We would go there after skiing on Sundays for those impossibly dense matzah balls in their dark broth, or after Friday night services at Holy Blossom, where my voice, still raw from a Shalom Rav solo in the youth choir, would be soothed by a cold mug of cream soda and Yitz’s puffy little French fries.

Yitz Penciner (a.k.a., Mr. Yitz) was there to greet us, whenever we pushed those salami-shaped door handles to enter the fragrant, bustling world he had build. He had giant, powerful hands and he’d dig those big paws into a vat of sunflower seeds and deposit them into the hands of my brother and I, who accepted them with glee, even though we didn’t eat sunflower seeds.

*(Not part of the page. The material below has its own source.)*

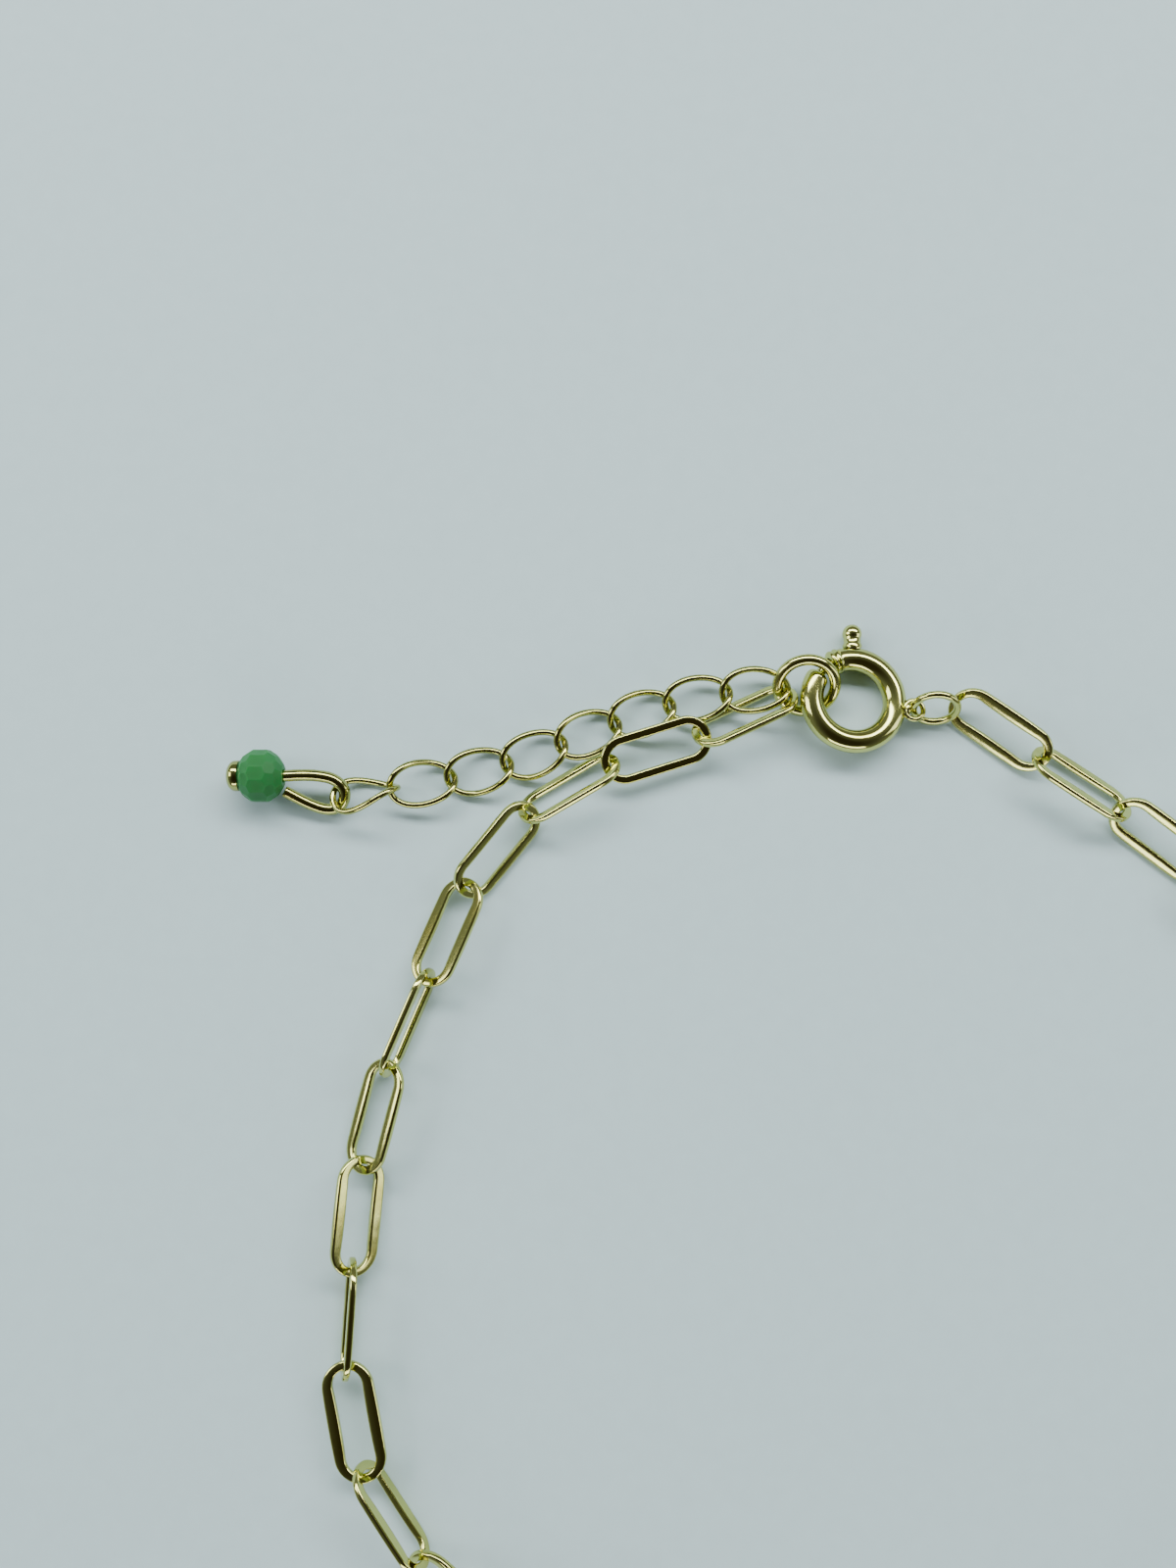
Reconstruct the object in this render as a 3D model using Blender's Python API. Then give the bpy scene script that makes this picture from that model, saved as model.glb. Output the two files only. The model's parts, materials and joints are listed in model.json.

His wife, Bernice Penciner (a.k.a, Mrs. Yitz), would come up with her beaming smile and a stack of menus shaped like sandwiches, leading us to a table where we’d marvel at the old comics and posters, which I can describe in detail to this day.

I have witnessed countless delicatessens close over the years, from the legendary (Stage and Carnegie in New York, Rascal House in Miami), to the local gems (Moishe’s Pippik in San Francisco) and, of course, those right in my own backyard (Toronto’s Switzer’s, Coleman’s, Caplansky’s and Katz’s, Montreal’s Ben’s and the Brown Derby). But Yitz’s was mine, and the loss I feel leaves a hole in my heart (and gut) that won’t ever heal.

I spoke to Yitz Penciner many times after he sold the deli, I attended his funeral and I continue to see Bernice to this day (her warmth has only increased). They taught me to love deli, and that a deli could love the people it served. From them, I learned that a delicatessen is more than just a place that serves sandwiches and soup. It’s the fabric of a community, a place to celebrate and commiserate, to feed the body and the soul, to laugh and to cry.

I thought of that recently, when my friend requested the same carrot soup at his mother’s shivah that I’d brought him when his son was born. Cradle to grave, with a side of mustard.